Please print the full listing exactly.
-- Begin --
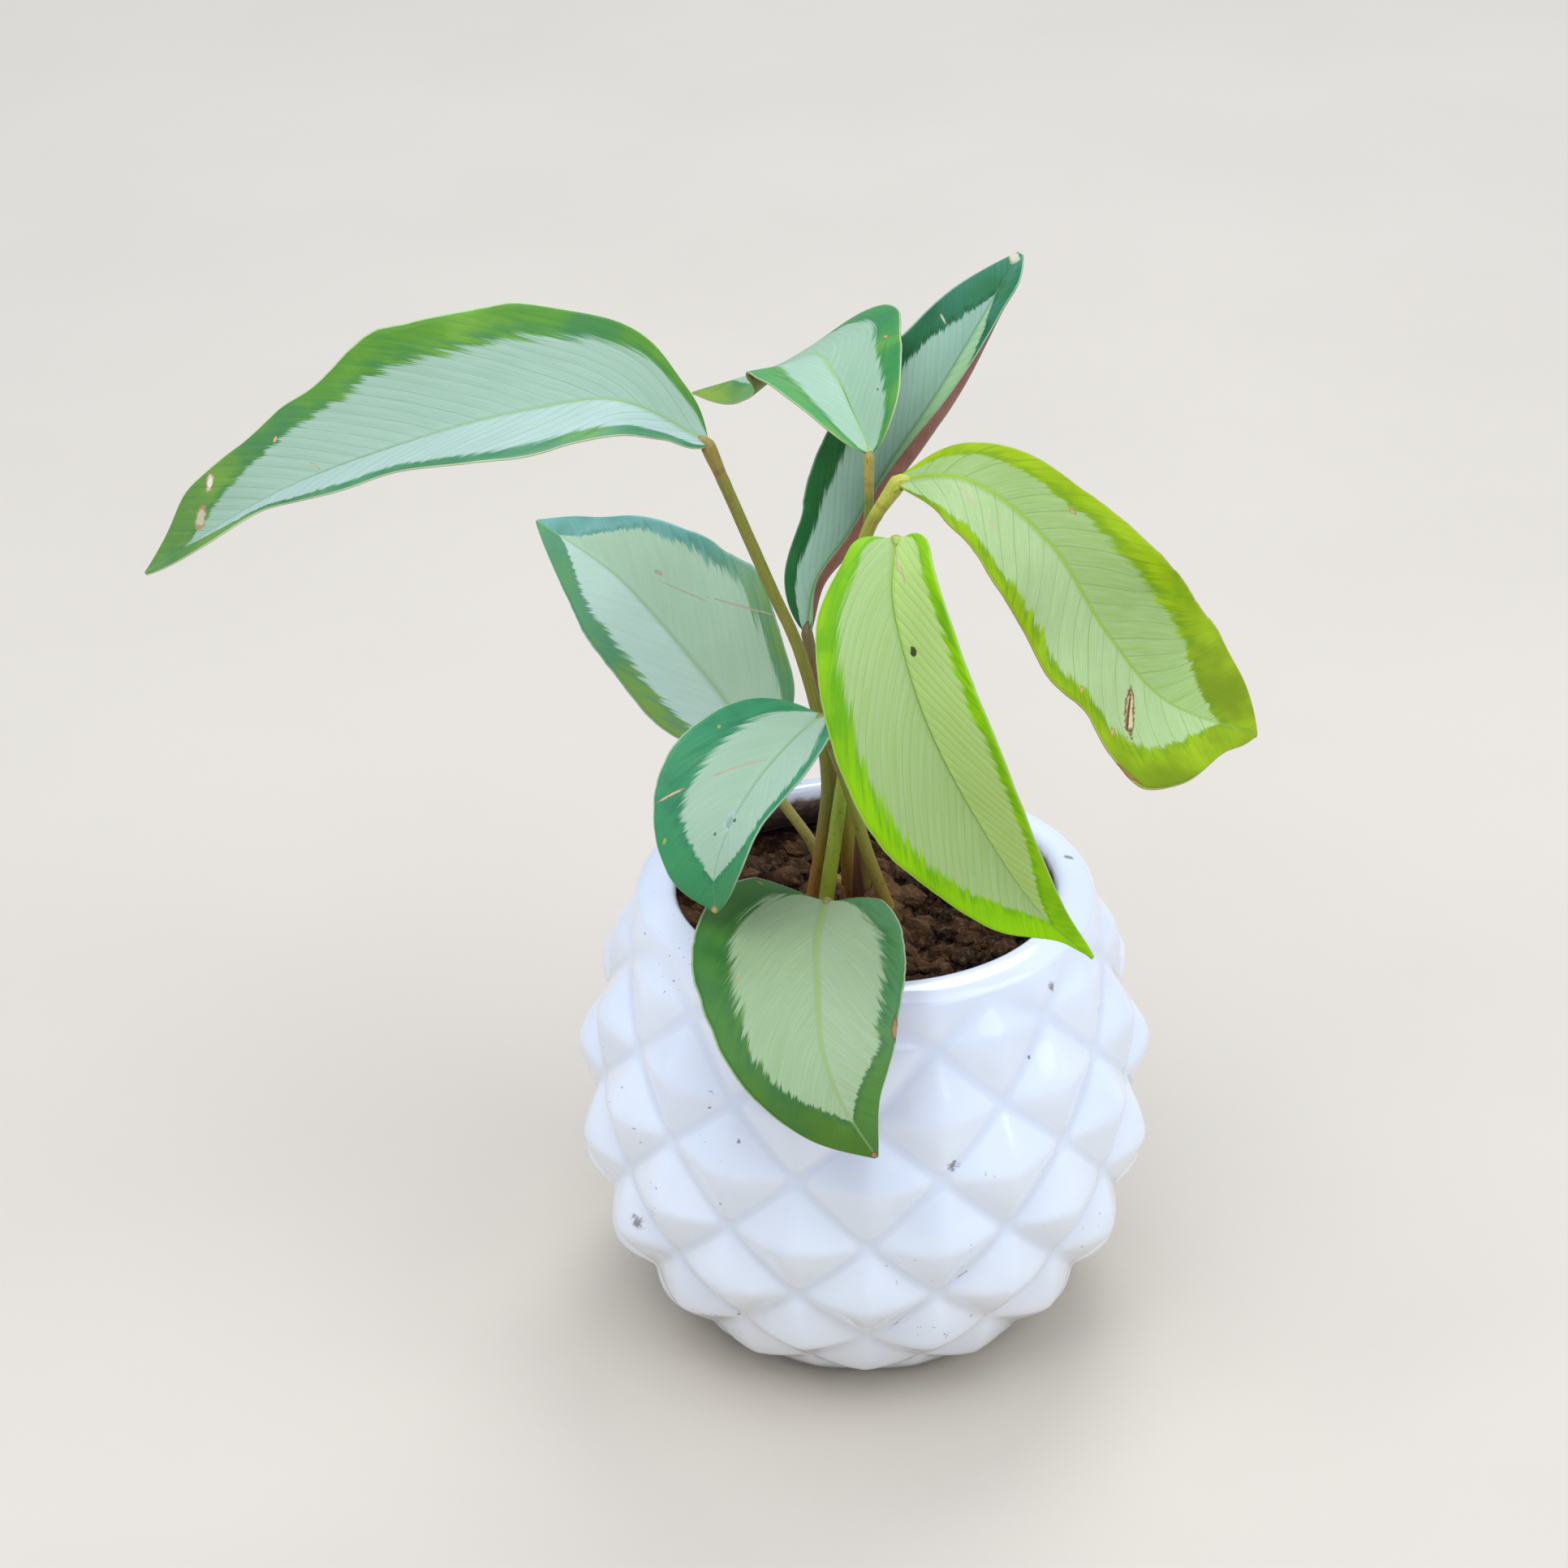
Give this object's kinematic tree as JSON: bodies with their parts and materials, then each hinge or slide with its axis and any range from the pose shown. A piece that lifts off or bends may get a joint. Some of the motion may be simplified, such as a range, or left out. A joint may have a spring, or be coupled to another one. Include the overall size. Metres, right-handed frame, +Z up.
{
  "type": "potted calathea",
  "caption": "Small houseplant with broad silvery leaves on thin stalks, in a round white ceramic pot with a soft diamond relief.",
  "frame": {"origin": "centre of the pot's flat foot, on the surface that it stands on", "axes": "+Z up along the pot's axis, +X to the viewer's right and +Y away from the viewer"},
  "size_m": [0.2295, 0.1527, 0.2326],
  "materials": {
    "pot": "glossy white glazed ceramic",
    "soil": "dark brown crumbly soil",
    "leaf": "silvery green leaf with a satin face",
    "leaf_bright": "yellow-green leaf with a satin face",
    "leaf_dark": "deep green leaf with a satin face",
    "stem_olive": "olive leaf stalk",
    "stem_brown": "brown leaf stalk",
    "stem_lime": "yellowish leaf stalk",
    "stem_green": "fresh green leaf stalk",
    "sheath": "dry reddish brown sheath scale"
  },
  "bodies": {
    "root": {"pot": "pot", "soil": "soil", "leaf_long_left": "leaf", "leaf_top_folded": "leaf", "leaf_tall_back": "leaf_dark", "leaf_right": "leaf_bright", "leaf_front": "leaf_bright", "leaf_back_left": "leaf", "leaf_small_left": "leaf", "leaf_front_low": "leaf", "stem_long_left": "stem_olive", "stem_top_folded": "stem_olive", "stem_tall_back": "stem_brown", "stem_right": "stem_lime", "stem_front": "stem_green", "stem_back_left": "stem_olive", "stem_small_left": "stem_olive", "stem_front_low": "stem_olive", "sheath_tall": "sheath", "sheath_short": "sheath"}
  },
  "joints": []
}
-- End --
| Result for this task |
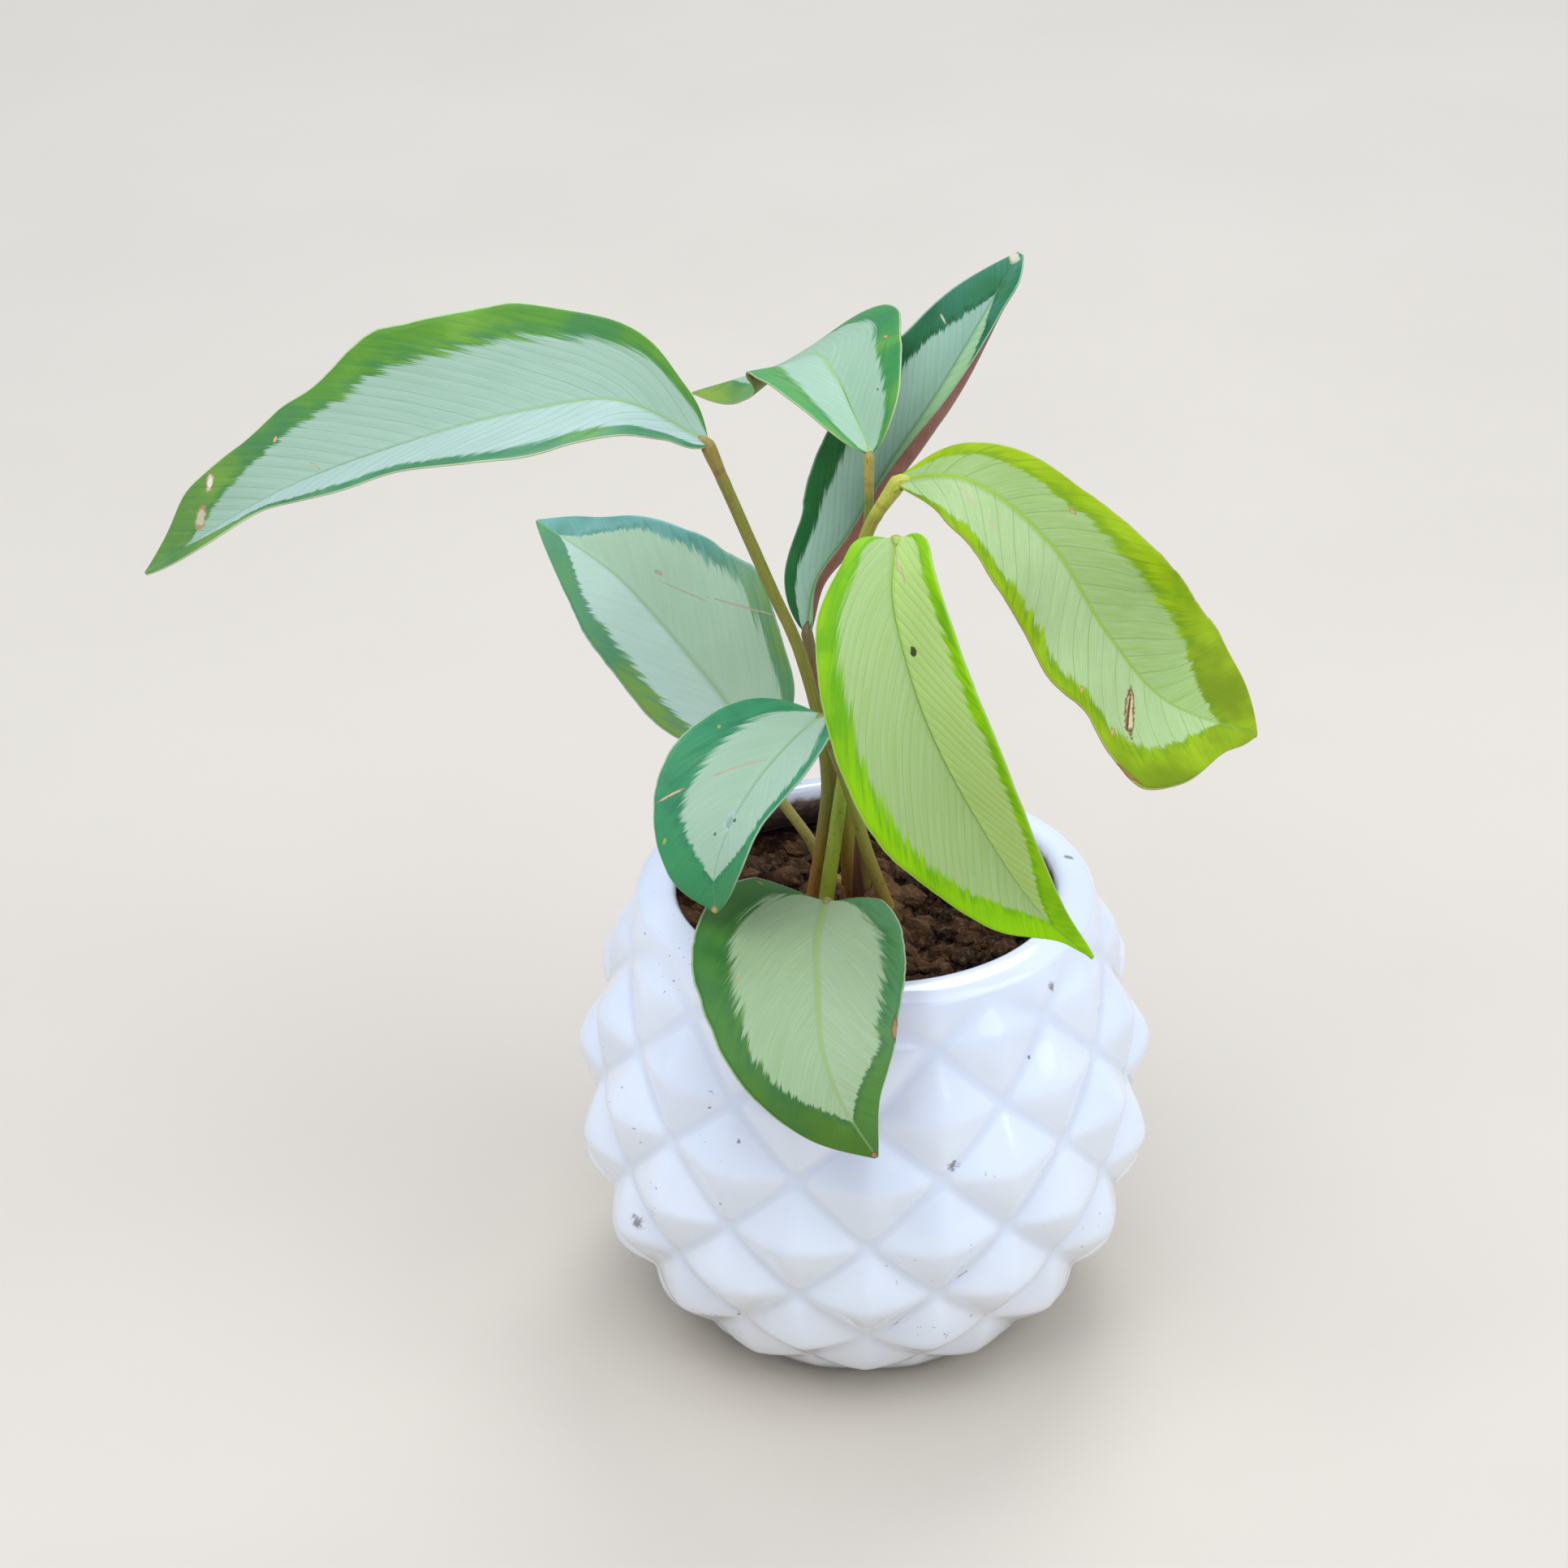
Give this object's kinematic tree as JSON: bodies with their parts and materials, then each hinge or slide with its axis and any range from the pose shown. A piece that lifts off or bends may get a joint. Some of the motion may be simplified, such as a range, or left out. A joint may have a spring, or be coupled to another one. Include the overall size. Metres, right-handed frame, +Z up.
{
  "type": "potted calathea",
  "caption": "Small houseplant with broad silvery leaves on thin stalks, in a round white ceramic pot with a soft diamond relief.",
  "frame": {"origin": "centre of the pot's flat foot, on the surface that it stands on", "axes": "+Z up along the pot's axis, +X to the viewer's right and +Y away from the viewer"},
  "size_m": [0.2295, 0.1527, 0.2326],
  "materials": {
    "pot": "glossy white glazed ceramic",
    "soil": "dark brown crumbly soil",
    "leaf": "silvery green leaf with a satin face",
    "leaf_bright": "yellow-green leaf with a satin face",
    "leaf_dark": "deep green leaf with a satin face",
    "stem_olive": "olive leaf stalk",
    "stem_brown": "brown leaf stalk",
    "stem_lime": "yellowish leaf stalk",
    "stem_green": "fresh green leaf stalk",
    "sheath": "dry reddish brown sheath scale"
  },
  "bodies": {
    "root": {"pot": "pot", "soil": "soil", "leaf_long_left": "leaf", "leaf_top_folded": "leaf", "leaf_tall_back": "leaf_dark", "leaf_right": "leaf_bright", "leaf_front": "leaf_bright", "leaf_back_left": "leaf", "leaf_small_left": "leaf", "leaf_front_low": "leaf", "stem_long_left": "stem_olive", "stem_top_folded": "stem_olive", "stem_tall_back": "stem_brown", "stem_right": "stem_lime", "stem_front": "stem_green", "stem_back_left": "stem_olive", "stem_small_left": "stem_olive", "stem_front_low": "stem_olive", "sheath_tall": "sheath", "sheath_short": "sheath"}
  },
  "joints": []
}